Choosing on the SP5 form to be paid in euros allows the claimant to look at currency values in the markets and fix an exchange rate to suit them using a spot or forward contract. This reduces risk in the business and allows accurate budgeting.

Risks and costs

There are other methods but it is important to understand the risks and costs, whatever route you choose. Those who take a euro payment can also take that income and then decide when to convert it into sterling.

When or how you hedge your SFP depends on your appetite for risk, but in general the advice is to keep it simple. Hedging is not about making money but protecting your bottom line against exchange rate fluctuations.

Whether you use a bank or a foreign exchange broker is up to you, but check what level of service applies to the offer, be clear when the settlement date is and how flexible the other party is about when the SFP cash comes in.

Questions to ask

  • Are you getting a good rate compared with the interbank rate – unless you ask, they won’t tell you
  • Are all costs and fees included in the rate offered?
  • How flexible is your contract, especially on dates – are there penalties, for example if the SFP arrives late in the payment window?
  • Is a deposit required – if so, how much?
  • Are there likely to be margin calls if the currency moves against your position?

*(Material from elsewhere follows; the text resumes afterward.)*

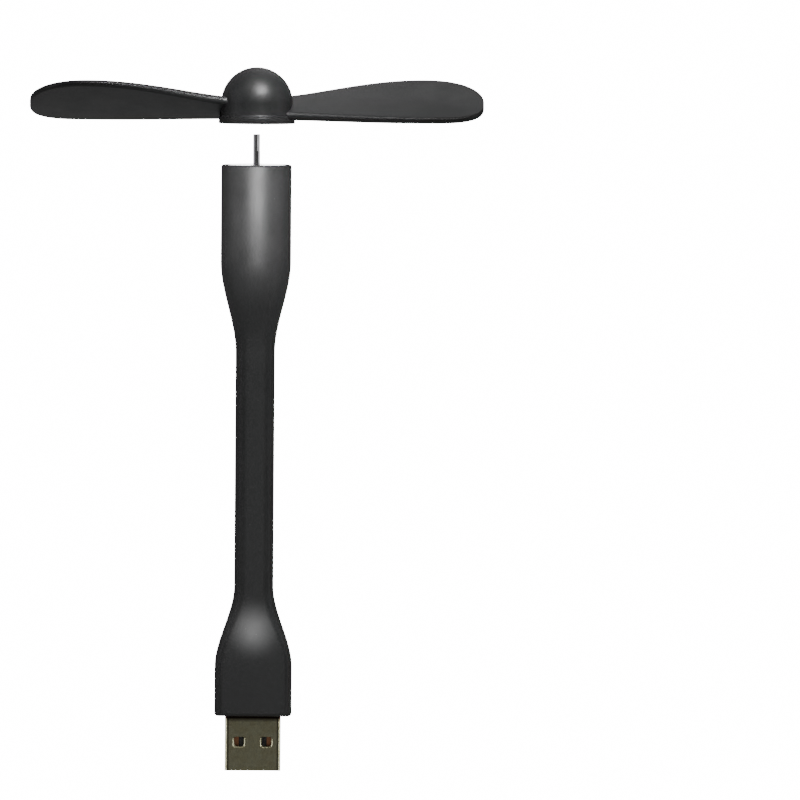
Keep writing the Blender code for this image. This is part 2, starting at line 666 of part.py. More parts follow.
def make_end_plate(pivot):
    """The slotted front plate, with the collar under it that holds the front bushing."""
    radius = MOTOR_DIAMETER / 2
    hole = SHAFT_DIAMETER / 2 + PLATE_HOLE_ROOM
    collar_inner = BUSHING_RADIUS + FIT
    collar_outer = collar_inner + COLLAR_WALL
    slot_start = collar_outer + SLOT_INSET
    plate = turned("motor_end_plate", [
        (collar_inner, PLATE_TOP - PLATE_DISH), (collar_outer, PLATE_TOP),
        (radius, PLATE_TOP), (radius, PLATE_BOTTOM),
        (collar_outer, PLATE_BOTTOM), (collar_outer, COLLAR_BOTTOM),
        (collar_inner, COLLAR_BOTTOM), (collar_inner, PLATE_BOTTOM),
        (hole, PLATE_BOTTOM), (hole, PLATE_TOP - PLATE_DISH)], closed=True)
    for group in (SLOT_GROUP_TURN, SLOT_GROUP_TURN + pi):
        for side in (-1, 1):
            start = group + side * SLOT_BRIDGE / 2
            end = start + side * SLOT_ARC
            for ring in range(SLOT_RINGS):
                middle = slot_start + ring * SLOT_PITCH
                outline = arc(middle + SLOT_WIDTH / 2, start, end, SLOT_STEPS)
                outline += arc(middle - SLOT_WIDTH / 2, end, start, SLOT_STEPS)
                slot = plate_outline(f"slot_{ring}_{side}_{group:.0f}", [outline],
                                     PLATE_BOTTOM - CUT, PLATE_TOP + CUT)
                boolean(plate, slot, "DIFFERENCE")
    shade(plate, material("end_plate_metal", (0.80, 0.80, 0.80), 0.25, 1.0), pivot)
    bronze = material("bushing_bronze", (0.55, 0.36, 0.17), 0.4, 1.0)
    for name, low in (("front_bushing", COLLAR_BOTTOM), ("rear_bushing", CAP_BOTTOM + FIT)):
        high = low + BUSHING_HEIGHT - FIT
        outer, inner = BUSHING_RADIUS, SHAFT_DIAMETER / 2 + BORE_FIT
        bushing = turned(name, [(outer, high), (outer, low), (inner, low), (inner, high)],
                         closed=True, steps=SMALL_STEPS)
        shade(bushing, bronze, pivot)


def make_rear_cap(pivot):
    """The plastic rear cap, with its terminals and the brushes that stand on them."""
    radius = MOTOR_DIAMETER / 2
    lip_outer = CAN_INNER - FIT
    bore = BUSHING_RADIUS + FIT
    boss = bore + COLLAR_WALL
    cap = turned("motor_rear_cap", [
        (lip_outer, CAP_LIP_TOP), (lip_outer, CAP_TOP), (radius, CAP_TOP), (radius, CAP_BOTTOM),
        (bore, CAP_BOTTOM), (bore, CAP_LIP_TOP), (boss, CAP_LIP_TOP), (boss, CAP_TOP),
        (lip_outer - CAP_LIP_WALL, CAP_TOP), (lip_outer - CAP_LIP_WALL, CAP_LIP_TOP)], closed=True)
    tin = material("terminal_tin", (0.68, 0.68, 0.66), 0.35, 1.0)
    copper = material("brush_copper", (0.72, 0.38, 0.22), 0.3, 1.0)
    for sign, side in (("positive", -1), ("negative", 1)):
        x, half = side * TERMINAL_X, TERMINAL_THICKNESS / 2
        terminal = box(f"terminal_{sign}", (x - half, -TERMINAL_WIDTH / 2, TERMINAL_BOTTOM),
                       (x + half, TERMINAL_WIDTH / 2, TERMINAL_TOP))
        way = box(f"terminal_way_{sign}", (x - half - FIT, -TERMINAL_WIDTH / 2 - FIT, CAP_BOTTOM - CUT),
                  (x + half + FIT, TERMINAL_WIDTH / 2 + FIT, CAP_TOP + CUT))
        boolean(cap, way, "DIFFERENCE")
        shade(terminal, tin, pivot)
        make_brush(f"brush_{sign}", side, copper, pivot)
    shade(cap, material("cap_plastic", (0.70, 0.68, 0.62), 0.5), pivot)


def make_brush(name, side, copper, pivot):
    """A bent copper leaf from its terminal to the commutator's side."""
    base = TERMINAL_TOP + FIT
    knee = base + BRUSH_RISE
    touch = COMMUTATOR_RADIUS + FIT
    rise = COMMUTATOR_TOP - COMMUTATOR_HEIGHT / 2 - knee
    leaf = [(TERMINAL_X, base), (TERMINAL_X, knee), (touch + BRUSH_THICKNESS, knee + rise),
            (touch + BRUSH_THICKNESS, knee + rise + BRUSH_THICKNESS),
            (touch, knee + rise + BRUSH_THICKNESS), (touch, knee + rise - BRUSH_THICKNESS / 2),
            (TERMINAL_X - BRUSH_THICKNESS, knee - BRUSH_THICKNESS / 2),
            (TERMINAL_X - BRUSH_THICKNESS, base)]
    outline = [(side * x, z) for x, z in leaf]
    brush = plate_outline(name, [outline], -BRUSH_WIDTH / 2, BRUSH_WIDTH / 2)
    brush.data.transform(Matrix.Rotation(pi / 2, 4, "X"))
    shade(brush, copper, pivot)


def make_rotor(pivot):
    radius = SHAFT_DIAMETER / 2
    shaft = cylinder("motor_shaft", radius, SHAFT_BOTTOM, SHAFT_TOP)
    edge = shaft.modifiers.new("end_edge", "BEVEL")
    edge.width = SHAFT_EDGE
    edge.segments = 1
    edge.angle_limit = BEVEL_ANGLE
    flat = box("shaft_flat_cut", (-radius - CUT, -radius - CUT, SHAFT_TOP - SHAFT_FLAT_LENGTH),
               (radius + CUT, -radius + SHAFT_FLAT_DEPTH, SHAFT_TOP + CUT))
    flat.data.transform(Matrix.Rotation(SHAFT_FLAT_TURN, 4, "Z"))
    boolean(shaft, flat, "DIFFERENCE")
    shade(shaft, material("shaft_steel", (0.16, 0.16, 0.17), 0.3, 1.0), pivot)
    make_core(pivot)
    make_windings(pivot)
    make_commutator(pivot)


def turn_points(points, angle):
    return [(x * cos(angle) - y * sin(angle), x * sin(angle) + y * cos(angle)) for x, y in points]


def make_core(pivot):
    """The laminated core: three teeth with curved pole shoes on a round hub."""
    tooth = TOOTH_WIDTH / 2
    under = CORE_RADIUS - POLE_SHOE_THICKNESS
    lean = asin(tooth / under)
    foot = sqrt(CORE_HUB_RADIUS ** 2 - tooth ** 2)
    pole = [(foot, -tooth)]
    pole += arc(under, -lean, -POLE_HALF_ARC, COIL_STEPS)
    pole += arc(CORE_RADIUS, -POLE_HALF_ARC, POLE_HALF_ARC, SHOE_STEPS)
    pole += arc(under, POLE_HALF_ARC, lean, COIL_STEPS)
    pole.append((foot, tooth))
    outline = []
    for number in range(POLES):
        outline += turn_points(pole, pi / 2 + number * 2 * pi / POLES)
    shaft_hole = circle_outline(SHAFT_DIAMETER / 2 + BORE_FIT)
    core = plate_outline("armature_core", [outline, shaft_hole], CORE_BOTTOM, CORE_TOP)
    shade(core, material("core_iron", (0.30, 0.30, 0.31), 0.45, 1.0), pivot)


def make_windings(pivot):
    """One coil round each tooth, made flat and then stood on its place."""
    enamel = material("winding_copper", (0.62, 0.27, 0.12), 0.35, 1.0)
    hole_width = TOOTH_WIDTH + 2 * BORE_FIT
    hole_height = CORE_TOP - CORE_BOTTOM + 2 * BORE_FIT
    width = hole_width + 2 * WINDING_WALL
    start = CORE_HUB_RADIUS + WINDING_FOOT
    end = sqrt((CORE_RADIUS - POLE_SHOE_THICKNESS - FIT) ** 2 - (width / 2) ** 2)
    outer = rounded_outline(width, hole_height + 2 * WINDING_WALL, WINDING_WALL, COIL_STEPS)
    inner = rounded_outline(hole_width, hole_height, BORE_FIT, 1)
    for number in range(POLES):
        coil = plate_outline(f"armature_winding_{number + 1}", [outer, inner], start, end)
        stand = Matrix.Rotation(pi / 2, 4, "Z") @ Matrix.Rotation(pi / 2, 4, "X")
        turn = Matrix.Rotation(pi / 2 + number * 2 * pi / POLES, 4, "Z")
        lift = Matrix.Translation(on_axis((CORE_BOTTOM + CORE_TOP) / 2))
        coil.data.transform(lift @ turn @ stand)
        shade(coil, enamel, pivot)


def make_commutator(pivot):
    high, low = COMMUTATOR_TOP, COMMUTATOR_BOTTOM
    outer, inner = COMMUTATOR_RADIUS, SHAFT_DIAMETER / 2 + BORE_FIT
    ring = turned("commutator", [(outer, high), (outer, low), (inner, low), (inner, high)],
                  closed=True, steps=SMALL_STEPS)
    for number in range(POLES):
        slit = box(f"commutator_slit_{number}", (outer - COMMUTATOR_SLIT, -COMMUTATOR_SLIT / 2, low - CUT),
                   (outer + CUT, COMMUTATOR_SLIT / 2, high + CUT))
        slit.data.transform(Matrix.Rotation(pi / 6 + number * 2 * pi / POLES, 4, "Z"))
        boolean(ring, slit, "DIFFERENCE")
    shade(ring, material("commutator_copper", (0.75, 0.42, 0.25), 0.25, 1.0), pivot)


def blade_chord(reach):
    """The blade's width at a distance from the axis: it opens to its widest, then rounds off."""
    if reach <= BLADE_WIDEST:
        share = max(0.0, (reach - BLADE_ROOT) / (BLADE_WIDEST - BLADE_ROOT))
        return BLADE_ROOT_CHORD + (BLADE_CHORD - BLADE_ROOT_CHORD) * sin(pi / 2 * share) ** BLADE_OPENING
    share = (reach - BLADE_WIDEST) / (BLADE_TIP - BLADE_WIDEST)
    return BLADE_CHORD * max(0.0, 1 - share ** TIP_FULLNESS) ** TIP_BLUNTNESS


def blade_section(reach):
    """A flat oval section of the blade on +X, near edge low, as a ring of points."""
    share = min(1.0, (reach - BLADE_ROOT) / (BLADE_TIP - BLADE_ROOT))
    thickness = BLADE_ROOT_THICKNESS + (BLADE_TIP_THICKNESS - BLADE_ROOT_THICKNESS) * share
    chord = blade_chord(reach)
    thickness = min(thickness, chord)
    widest = blade_chord(min(reach, BLADE_WIDEST))
    opening = (widest - BLADE_ROOT_CHORD) / (BLADE_CHORD - BLADE_ROOT_CHORD)
    past = max(0.0, reach - BLADE_WIDEST) / (BLADE_TIP - BLADE_WIDEST)
    shift = BLADE_FLARE * opening / 2 - BLADE_TIP_SWEEP * past * past
    outline = rounded_outline(chord, thickness, ROUNDEST * thickness / 2, SECTION_STEPS)
    height = HUB_BASE + BLADE_LIFT + BLADE_RISE * opening
    return [(reach,
             (x + shift) * cos(BLADE_PITCH) - y * sin(BLADE_PITCH),
             height + (x + shift) * sin(BLADE_PITCH) + y * cos(BLADE_PITCH)) for x, y in outline]


def make_blade(turn):
    root_room, tip_room = BLADE_WIDEST - BLADE_ROOT, BLADE_TIP - BLADE_WIDEST
    reaches = [BLADE_ROOT + root_room * i / BLADE_STEPS for i in range(BLADE_STEPS + 1)]
    reaches += [BLADE_WIDEST + tip_room * sin(radians(angle)) for angle in TIP_ANGLES]
    blade = loft(f"blade_{turn}", [blade_section(reach) for reach in reaches])
    blade.data.transform(Matrix.Rotation(radians(turn), 4, "Z"))
    return blade


def make_propeller(pivot):
    """The soft hub, open below, with a boss for the insert and two blades."""
    radius, flange_top = HUB_DIAMETER / 2, HUB_BASE + HUB_FLANGE_HEIGHT
    flange = radius + HUB_FLANGE
    pocket = INSERT_RADIUS + FIT
    boss = pocket + BOSS_WALL
    boss_bottom = INSERT_BOTTOM - BOSS_LIP
    centre = (0.0, HUB_TOP - radius)
    meeting = asin(boss / HUB_INNER)
    dome = arc(radius, pi / 2, 0.0, DOME_STEPS, centre)
    hollow = arc(HUB_INNER, 0.0, pi / 2 - meeting, HOLLOW_STEPS, centre)
    profile = [(0.0, HUB_TOP)] + dome[1:]
    profile += [(radius, flange_top), (flange, flange_top), (flange, HUB_BASE), (HUB_INNER, HUB_BASE)]
    profile += hollow
    profile += [(boss, boss_bottom), (pocket, boss_bottom), (pocket, INSERT_TOP + FIT),
                (0.0, INSERT_TOP + FIT)]
    propeller = turned("propeller", profile, closed=False)
    for turn in BLADE_TURNS:
        boolean(propeller, make_blade(turn), "UNION")
    shade(propeller, material("propeller_rubber", (0.035, 0.035, 0.037), 0.5), pivot)
    make_hub_insert(pivot)


def make_hub_insert(pivot):
    """The hard bush that grips the shaft, with a D-shaped blind hole."""
    insert = cylinder("hub_insert", INSERT_RADIUS, INSERT_BOTTOM, INSERT_TOP)
    radius = SHAFT_DIAMETER / 2 + BORE_FIT
    flat = SHAFT_DIAMETER / 2 - SHAFT_FLAT_DEPTH + BORE_FIT
    lean = asin(flat / radius)
    outline = arc(radius, -lean, pi + lean, D_HOLE_STEPS)
    hole = plate_outline("insert_hole", [turn_points(outline, SHAFT_FLAT_TURN)],
                         INSERT_BOTTOM - CUT, INSERT_HOLE_TOP)
    boolean(insert, hole, "DIFFERENCE")
    shade(insert, material("insert_plastic", (0.80, 0.80, 0.78), 0.4), pivot)


clear_scene()
FAN = collection("desk_fan")
CUTTERS = collection("cutters")
RUBBER = material("body_rubber", (0.035, 0.035, 0.037), 0.5)
HEAD_PIVOT = on_axis(joint_height(NECK_JOINTS - 1))

make_shell()
make_tongue()
make_inner_mould()
make_plug_cover(RUBBER)
for number in range(1, NECK_JOINTS):
    make_neck_sleeve(number, RUBBER)
make_head_cover(RUBBER)
make_wires()
make_stator(HEAD_PIVOT)
make_rotor(on_axis(SHAFT_TOP))
make_propeller(on_axis(HUB_BASE))
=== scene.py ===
"""Desk fan: the visible pieces, their finishes and a plain studio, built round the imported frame.

Metres, +Z up along the fan, X along the plug's width, and -Y is the front.
"""
import json
from math import asin, cos, hypot, pi, radians, sin

import bmesh
import bpy
from bpy.props import FloatProperty, FloatVectorProperty, IntProperty, PointerProperty
from mathutils import Matrix, Vector

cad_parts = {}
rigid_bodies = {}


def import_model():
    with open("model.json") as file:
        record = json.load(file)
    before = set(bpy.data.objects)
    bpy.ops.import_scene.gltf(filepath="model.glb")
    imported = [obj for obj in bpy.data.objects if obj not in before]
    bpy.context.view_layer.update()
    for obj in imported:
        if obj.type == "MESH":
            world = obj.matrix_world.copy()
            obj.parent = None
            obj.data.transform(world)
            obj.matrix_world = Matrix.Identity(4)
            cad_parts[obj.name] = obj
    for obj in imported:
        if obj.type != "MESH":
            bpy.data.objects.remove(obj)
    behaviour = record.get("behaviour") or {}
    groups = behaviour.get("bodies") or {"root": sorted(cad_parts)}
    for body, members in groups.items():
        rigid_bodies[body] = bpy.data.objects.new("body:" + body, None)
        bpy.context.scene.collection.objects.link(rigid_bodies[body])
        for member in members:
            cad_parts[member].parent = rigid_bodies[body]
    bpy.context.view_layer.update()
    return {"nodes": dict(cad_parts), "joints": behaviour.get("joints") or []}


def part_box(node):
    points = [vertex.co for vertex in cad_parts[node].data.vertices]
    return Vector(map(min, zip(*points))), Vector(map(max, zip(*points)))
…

Banks and brokers make money by buying currency at one rate and selling it to you at another, with their margin being the difference. Get several rate quotes and compare how far these stray from the interbank rate – the rate at which banks buy and sell foreign currencies from and to each other – at the time you are being quoted.

Banks and hedging

Most farmers use their bank for hedging because they have overdraft or loan facilities there, they want to keep the bank manager happy and think that booking foreign exchange through a broker will affect that relationship. But this should not be the case.

If you use a bank you will need a euro bank account – if you don’t already have one, there may be fees and set-up charges. If you use a broker, the Rural Payments Agency can forward your payment to its euro client account for conversion or it can be paid directly to your own euro account.

Banks and brokers offer different levels of service so it is important to understand what the arrangement is and how much attention you will have to pay to your hedging account. In general, it is suggested that only SFP payments of €50,000 or more justify a hedging operation.